I’ll find a picture of the tree from way back then, and find a recent photo of it to compare growth. I’ll see about pictures of the seeds and seedlings too.

Spring Plant Profile

Our trees, etc:

Autumn Flame Maple – 3 : blooming
October Glory Maple – 1: nearing readiness to bloom
Weeping Willow – 1: leafed out and getting longer
Apple: 3: waiting until April
Yoshino Cherry – 3: getting ready to bloom soon
Cherokee Chief Dogwood – 2: getting ready to open blooms
The mystery tree we forgot the name of – 1: blooming and leafing out
Various other little trees are starting to grow and put leaves out, no blooms on them.

Pussy Willow bush is ready to go, but isn’t yet.

Peony bushes are pushing up their burgundy spikes still.

Hostas are pushing up their purpleish spikes now too.

Iris – several plants – are growing more again

Lambs Ear – 1: is getting new growth going and extending itself further

1 unknown bulb is putting up leaves, but don’t know what it is. (it’s never flowered in previous years, it’s something left from something I planted there a few years ago that never did anything)

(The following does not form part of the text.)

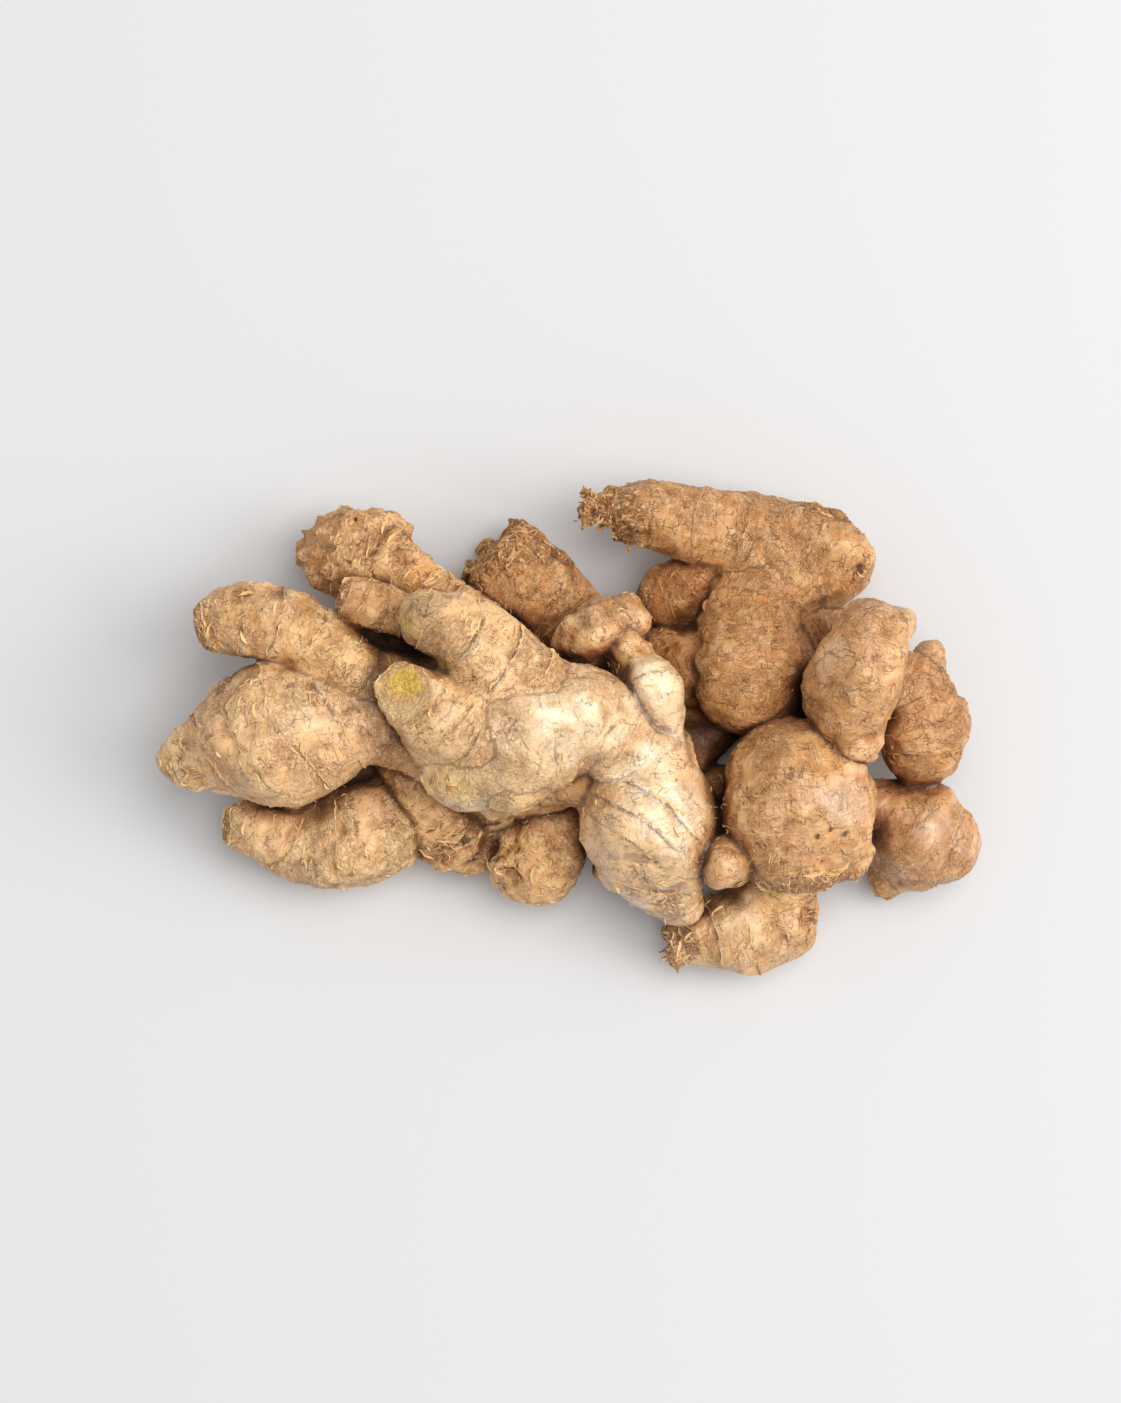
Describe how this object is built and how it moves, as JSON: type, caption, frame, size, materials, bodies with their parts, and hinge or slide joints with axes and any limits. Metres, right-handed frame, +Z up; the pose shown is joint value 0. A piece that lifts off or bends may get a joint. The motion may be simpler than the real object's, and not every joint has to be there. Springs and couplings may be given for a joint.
{
  "type": "ginger root",
  "caption": "Branching hand of fresh ginger with knobbly ringed fingers, a cut finger end, a torn tip and root stubs, lying flat.",
  "frame": {"origin": "middle of the bounding box's underside, on the surface that the root lies on", "axes": "+X along the hand of ginger, +Y across it and away from the viewer, +Z up as it lies"},
  "size_m": [0.199, 0.1201, 0.0547],
  "materials": {
    "skin": "thin dry papery skin, matte with a soft sheen"
  },
  "bodies": {
    "root": {"rhizome": "skin"}
  },
  "joints": []
}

In my herb garden the two varieties of Thyme there are growing more, the Spring Thing! I gave them a hair cut the other week as well.

BeeBalm is getting a bit more spunky, expect it to start growing upwards again soon.

Chives are getting spunky too, starting to put out bigger greener Springy tubes.

That’s not all, there is more, but those are the main plants. It’s Spring!